Pordage sounds off (as was his wont) largely about the different spiritual worlds, and then produces this undeniably striking witness to the activities of the evil side of the spirit world: “the Spirits made some wonderful Impressions upon visible Bodies without, as Figures of Men and Beasts upon the Glass Windows and the Ceilings of the House, some of which yet remain. But what was most remarkable was the whole visible World represented by the Spirits upon the Bricks of a Chimney, in the form of two half Globes, as in the Maps. After which, upon other Bricks of the same Chimney, was Figured a Coach and four Horses, with Persons in it, and a Footman attending, all seeming to be in Motion, with many other such Images, which were wonderful exactly done. Now, fearing lest there might be any Danger in these Images, through unknown Conjuration and false Magic, we endeavoured to wash them out with wet Cloths, but could not, finding them engraven in the substance of the Bricks, which indeed might have continued till this day, had not our fear and suspicion of Witch-craft, and some evil design of the Devil against us in it, caused us to deface and obliterate them with Hammers. Now, what the Devil’s End in the former Apparitions, and those figurative Representations was, the Lord knows: But it was certainly Evil.”

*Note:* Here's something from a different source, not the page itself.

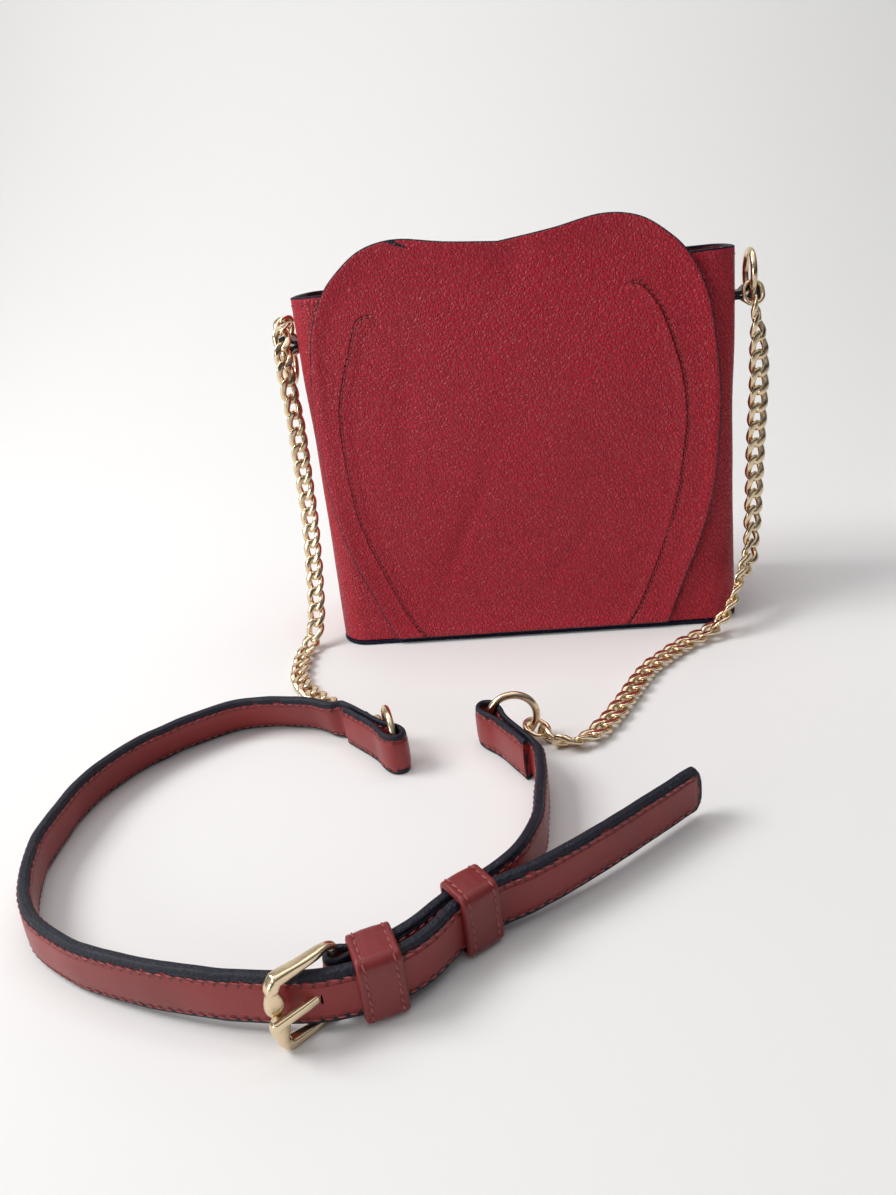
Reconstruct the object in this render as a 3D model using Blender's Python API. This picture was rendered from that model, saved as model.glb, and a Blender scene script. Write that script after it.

In Innocencie appearing, through the dark mists of pretended guilt, Pordage obligingly lists all the charges made against him locally, and something of the same kind of optical hallucination appears: “in Dr Pordage’s house in Bradfield, lately the new Jerusalem hath been seen to come down from heaven, all of precious stones; and in the new Jerusalem was a Globe, which Globe was eternity”.
I wonder what was going off. Were these things products of Pordage’s heated imagination? He was capable of seeing a lot, indeed, seeing infinity, in almost anything, as his wild commentary on very basic images of circles and dots in Theologia mystica shows. But his house seems to have become notorious, and to have had all kinds of people turning up there. Everard was an experimenter: could he have done devised some method of projecting or etching the pictures?
I cycled over to what had been his church earlier today. The church as an institution expelled Pordage, and the over-sized and frowsty Victorian pile, which seems in part to have been used for services attended by boys from Bradfield College, testifies to the enduring dull power of that church. Pordage is listed in a manuscript list of previous incumbents as one who ‘intruded’ on the proper pastoral succession: Elias Ashmole is down as his patron to the living. The Victorians in their re-build obliterated any chance of finding a church with a furtive alchemical emblem or Rosicrucian enigma.